Morvan Lebesque, Camus par lui-même,
© éd. du Seuil, coll. « Ecrivains de toujours », 1963.
Le sentiment de l'absurde, analysé par Gaetan Picon :
« Le sentiment de l'absurde naît du conflit entre notre volonté subjective de vie valable
et d'univers rationnel - et la réalité objective d'un monde et d'une vie irréductibles à
cette exigence. Comment se sentir concerné par une réalité à ce point aveugle à
nos désirs profonds ? On glisse hors de soi, on devient indifférent, étranger à soi-même
: tel est Meursault. Il ne se tue pas, cependant, il se laisse condamner à mort. Où donc a-t-il puisé
l'énergie de vivre ? Où la puisons-nous nous-mêmes, hommes absurdes dans un monde absurde ?
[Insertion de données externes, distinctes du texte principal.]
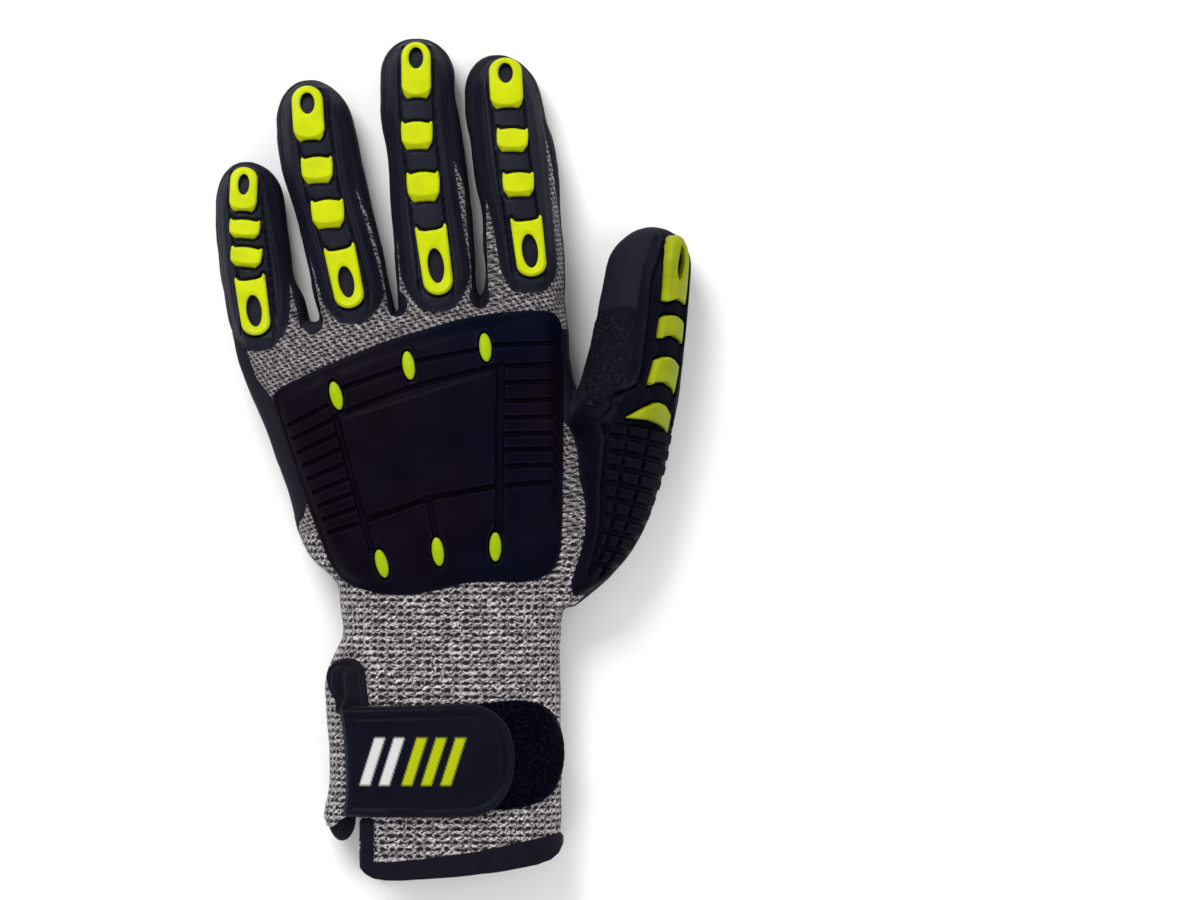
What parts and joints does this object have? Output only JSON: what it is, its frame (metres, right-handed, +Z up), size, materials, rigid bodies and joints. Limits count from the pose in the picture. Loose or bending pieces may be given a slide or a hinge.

C'est à ces questions que répond Le Mythe de Sisyphe. Sans quitter le terrain de l'absurde,
il y a une existence possible et, peut-on dire, une morale. Mais cette morale n'aura de sens que si elle refuse
à omettre la donnée essentielle : l'absurde -, que si elle rejette les élisions : le suicide,
la croyance religieuse, l'espoir. La valeur suprême est la lucidité : il y a un héroïsme
à vivre en pleine conscience, à affronter l'absurde en pleine lumière. »
Gaetan Picon, Panorama de la nouvelle littérature française,
© éd. Gallimard, N.R.F., 1949
Sur l'éciture de L'Etranger :
« Nul ne s'attendait à lire un roman américain écrit par un Français. Un
pastiche, peut-être bien, mais L'Etranger n'était pas un pastiche. Dans une interview faite
après la guerre, Camus allait admettre qu'il avait utilisé dans ce livre certaines techniques américaines
parce qu'elles sevaient son dessein de décrire un homme "sans conscience apparente", mais il craignait
que la généralisation de ce procédé n'en vînt à créer "un
univers d'automates et d'intincts" susceptible d'appauvrir le roman. Il déclarait en 1945 qu'il aurait
donné cent Hemingway pour un Stendhal ou un Benjamin Constant. »
H. R. Lottman, Albert Camus, © éd. du Seuil, 1985.